Improving hydraulic permeability, mechanical properties, and chemical functionality of cellulose acetate-based membranes by co-polymerization with tetraethyl orthosilicate and 3-(aminopropyl)triethoxysilane.

Composite cellulose acetate (CA) membranes are widely used but their multiphase nature results in additive losses, poor mechanical strength, low chemical resistance and thermal stability, limiting their separation/purification yields. To overcome this, we fabricated monophasic hybrid membranes using a modified phase inversion technique, where tetraethylorthosilicate and 3-(aminopropyl)triethoxysilane were added to the CA casting solution.
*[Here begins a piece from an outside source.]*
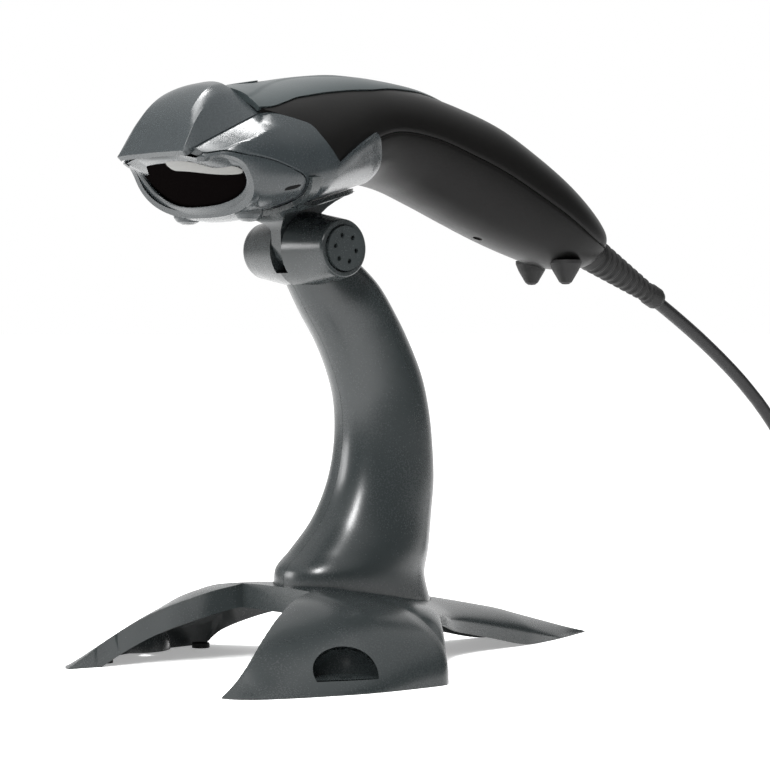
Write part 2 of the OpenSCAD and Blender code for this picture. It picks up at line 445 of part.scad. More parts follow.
// Height of the top over x in row r
function base_z(r, x) = let(y = r[0], n = rear_n(y), q = min(1, abs(x) / r[2]), w = clamp01((abs(x) - r[4]) / (r[2] - r[4])),
    zf = r[1] * pow(1 - pow(w, foot_n(y)), lerp(0.8, 0.4, smooth(-86, -26, y))),
    zh = r[3] + (r[1] - 5 * clamp01((y + 40) / 50) * q * q - r[3]) * pow(1 - pow(q, n), 1 / n))
    lerp(zf, zh, smooth(-56, -34, y));
function base_x(r, v) = let(s = 1 - 2 * v) r[2] * sign(s) * pow(sin(90 * abs(s)), 0.8);
ROWS = [0, 0.12, 0.3, 0.5, 0.75, 1, 1.5, 2, 3, 4, 5, 6, 7, 8, 9, 10, 11, 12, 12.5, 13, 13.25, 13.5, 14, 14.5, 15, 15.5, 16, 16.5, 17, 18, 19, 20, 21, 22, 23, 24, 25, 26];
module base_solid(o, inset, low, t0, t1) {
    rows = [for (t = ROWS) if (t >= t0 && t <= t1) base_row(t)];
    n = len(rows) - 1;
    function bx(r, v) = let(x = base_x(r, v)) sign(x) * max(0.05 * abs(x), abs(x) - inset);
    gridshell(n, 28, function(u, v) let(r = rows[round(u * n)], x = bx(r, v)) [x, r[0], max(low + 0.3, r[3] * (1 - min(1, inset)) + 0.3, base_z(r, x) - o)],
        function(u, v) let(r = rows[round(u * n)], x = bx(r, v)) [x, r[0], low < 0 ? low : r[3]]);
}
// Space between the front feet, widened by g, above the height given by drop
module notch(g, drop) loft([for (y = [-99, -94, -88, -83, -78, -72, -67, -62, -57, -52, -45.8 + g])
    let(b = [for (k = [1, 2]) lookup(y, [for (r = BI) [r[0], r[k]]])], x = b[0] + g, z = drop > 0 ? max(-2, b[1] - drop) : -2)
    [[-x, y, z], [-x, y, 60], [x, y, 60], [x, y, z]]]);
POCKET = [53.8, -62.5, 4];
HOLE = [51.5, -60];
POSTS = [-29, 2];
POST_X = 7;
function plate_z(y) = 19.2 - 0.1317 * (y - POSTS[0]);
module base_shell() color("slategray") at() difference() {
    union() {
        difference() {
            base_solid(0, 0, 0, 0, 26);
            notch(0, 0);
            difference() {
                base_solid(stand_wall, 2, -1, 1, 25);
                notch(2.2, 7.6);
                translate([-70, -110, -2]) cube([140, 22, 60]);
            }
        }
        // domes of the screw pockets and bosses over the desk pads
        intersection() {
            base_solid(0.5, 0.3, 0, 0, 26);
            union() for (s = [-1, 1]) {
                translate([s * POCKET[0], POCKET[1], POCKET[2]]) sphere(r = 11.9);
                translate([s * 46, -80, 1.6]) cylinder(h = 20, r = 3);
                translate([s * 55.5, -34, 1.6]) cylinder(h = 20, r = 3);
            }
        }
        translate([0, 70, 1.6]) cylinder(h = 4, r = 3.4);
        // posts for the column screws
        for (x = [-POST_X, POST_X], y = POSTS) translate([x, y, plate_z(y) + 0.4]) cylinder(h = 4.2, r = 3.6);
    }
    // seat of the column
    loft([for (h = [0, 20]) [for (j = [0:35]) col(0, 10 * j, 0.15) + [0, 0, h - 0.03]]]);
    for (s = [-1, 1]) {
        // screw pocket, hollow under its floor
        translate([s * POCKET[0], POCKET[1], POCKET[2]]) difference() {
            sphere(r = 10.3);
            translate([-20, -20, -22]) cube([40, 40, 22]);
        }
        translate([s * (POCKET[0] - 3.3), POCKET[1] + 1.5, -1]) cylinder(h = POCKET[2] - 0.8, r = 7);
        translate([s * HOLE[0], HOLE[1], -1]) cylinder(h = 8, r = screw_hole_d / 2);
    }
    for (x = [-POST_X, POST_X], y = POSTS) translate([x, y, 0]) cylinder(h = 60, r = 1.7);
}
module ballast_plate() color("silver") at() translate([0, POSTS[0], plate_z(POSTS[0])]) rotate([-7.5, 0, 0]) difference() {
    translate([-13, -9, -ballast_t]) cube([26, 48, ballast_t]);
    for (x = [-POST_X, POST_X], y = [0, 31.3]) translate([x, y, 0]) rotate([7.5, 0, 0]) translate([0, 0, -20]) cylinder(h = 40, r = 1.9);
}
module desk_pads() color([0.08, 0.08, 0.08]) at() {
    for (s = [-1, 1]) {
        translate([s * 46, -80, 0]) cylinder(h = 1.58, r = 3);
        translate([s * 55.5, -34, 0]) cylinder(h = 1.58, r = 3);
    }
    translate([0, 70, 0]) cylinder(h = 1.58, r = 3.4);
}
module root_screws() color("silver") at() for (x = [-POST_X, POST_X], y = POSTS)
    translate([x, y, plate_z(y) - ballast_t - 2.6]) screw(root_z(y) + 5 - plate_z(y) + ballast_t, 1.5);
module half_screws() color("silver") at() for (p = HALF_SCREWS) translate([-9.5, p[0], p[1]]) rotate([0, 90, 0]) screw(12);

base_shell();
ballast_plate();
desk_pads();
stand_half_left();
stand_half_right();
tension_cap();
pivot_bolt();
pivot_nut();
friction_washers();
half_screws();
root_screws();
cradle();
nose_hood();
head_shroud();
nose_bezel();
nose_bumpers();
scan_window();
spine_cover();
handle_top();
handle_bottom();
tail_feet();
cable_boot();
main_board();
optics_chassis();
laser_module();
collecting_mirror();
photodiode_board();
mirror_coil();
mirror_pivot();
beeper();
status_led();
trigger_switch();
cable_socket();
cable_plug();
case_screws();
trigger_button();
scan_mirror();
cord();
cord_coil();
cord_tail();
usb_plug();
cord_tie();
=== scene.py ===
import bpy, bmesh, math, random
from mathutils import Vector, Matrix


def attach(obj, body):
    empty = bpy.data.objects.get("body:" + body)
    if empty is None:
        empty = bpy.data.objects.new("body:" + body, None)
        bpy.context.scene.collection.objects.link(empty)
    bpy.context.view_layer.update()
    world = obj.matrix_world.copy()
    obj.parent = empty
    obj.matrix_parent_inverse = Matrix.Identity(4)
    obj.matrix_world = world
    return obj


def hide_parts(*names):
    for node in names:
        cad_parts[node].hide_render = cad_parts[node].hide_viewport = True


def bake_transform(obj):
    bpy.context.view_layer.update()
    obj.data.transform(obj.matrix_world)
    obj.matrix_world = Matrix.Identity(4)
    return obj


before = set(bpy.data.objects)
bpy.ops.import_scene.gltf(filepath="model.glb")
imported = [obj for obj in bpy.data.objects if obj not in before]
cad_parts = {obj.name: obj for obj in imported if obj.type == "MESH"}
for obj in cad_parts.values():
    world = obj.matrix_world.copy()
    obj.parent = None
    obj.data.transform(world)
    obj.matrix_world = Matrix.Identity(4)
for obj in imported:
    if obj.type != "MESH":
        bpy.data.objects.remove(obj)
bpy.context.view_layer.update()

random.seed(7)
scene = bpy.context.scene
DY = -2.05          # the CAD's shift along Y, in mm
AXIS_Y, AXIS_Z = -33.6, 133.0

# ---------------------------------------------------------------- camera
cam_data = bpy.data.cameras.new("camera")
cam = bpy.data.objects.new("camera", cam_data)
scene.collection.objects.link(cam)
scene.camera = cam
cam_data.sensor_width = 36.0
cam_data.sensor_fit = "HORIZONTAL"
cam_data.lens = 36.0 * 2425.0 / 770.0
cam_data.clip_start, cam_data.clip_end = 0.05, 60
az, pitch = math.radians(49), math.radians(1.3465)
look = Vector((-math.sin(az) * math.cos(pitch), math.cos(az) * math.cos(pitch), -math.sin(pitch)))
cam.location = (0.602684, (-523.596 + DY) / 1000, 0.108)
cam.rotation_euler = look.to_track_quat("-Z", "Y").to_euler()

# ---------------------------------------------------------------- numbers
def lerp(a, b, t): return a + (b - a) * t
def clamp01(t): return max(0.0, min(1.0, t))
def smooth(a, b, t):
    s = clamp01((t - a) / (b - a)); return s * s * (3 - 2 * s)
def cr(P, t):
    n = len(P) - 1
    i = min(max(int(math.floor(t)), 0), n - 1); f = t - i
    p0, p1, p2, p3 = P[max(i - 1, 0)], P[i], P[i + 1], P[min(i + 2, n)]
    return [0.5 * (2 * b + (c - a) * f + (2 * a - 5 * b + 4 * c - d) * f * f + (3 * b - a - 3 * c + d) * f ** 3)
            for a, b, c, d in zip(p0, p1, p2, p3)]
def lin(x, T):
    if x <= T[0][0]: return T[0][1]
    for (a, b), (c, d) in zip(T, T[1:]):
        if x <= c: return b + (d - b) * (x - a) / (c - a)
    return T[-1][1]
def soft(x, T):
    # smooth curve through a table
    if x <= T[0][0]: return T[0][1]
    if x >= T[-1][0]: return T[-1][1]
    n = len(T)
    for i in range(n - 1):
        if x <= T[i + 1][0]: break
    def slope(k):
        if k == 0: return (T[1][1] - T[0][1]) / (T[1][0] - T[0][0])
        if k == n - 1: return (T[-1][1] - T[-2][1]) / (T[-1][0] - T[-2][0])
        a = (T[k][1] - T[k - 1][1]) / (T[k][0] - T[k - 1][0]); b = (T[k + 1][1] - T[k][1]) / (T[k + 1][0] - T[k][0])
        return 0.0 if a * b <= 0 else 2 * a * b / (a + b)
    h = T[i + 1][0] - T[i][0]; f = (x - T[i][0]) / h
    m0, m1 = slope(i) * h, slope(i + 1) * h
    return (2 * f ** 3 - 3 * f * f + 1) * T[i][1] + (f ** 3 - 2 * f * f + f) * m0 + (3 * f * f - 2 * f ** 3) * T[i + 1][1] + (f ** 3 - f * f) * m1
def spow(c, e): return math.copysign(abs(c) ** e, c) if c else 0.0
def sind(a): return math.sin(math.radians(a))
def cosd(a): return math.cos(math.radians(a))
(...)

The resulting co-polymerization between CA, silanols and amine-functionalized silica groups, through sol-gel chemistry, was proved by ATR-FTIR (1118 cm-1, ν(SiOC)). The presence of propyl-amine groups increases the hydraulic permeability (3×), the rupture elongation (×1.5), and decreases the Young modulus (×1/2), due to the disruption of the CA-silica 3D network. For high propyl-amine contents this behaviour is reversed due to intensive cross-linking between CA-silica chains (decrease in 903 cm-1, ν(CH3COOC-)). The addition of silica- and amine-based structures to the CA framework increases the system degrees of freedom, opening the door to the design of new CA membranes.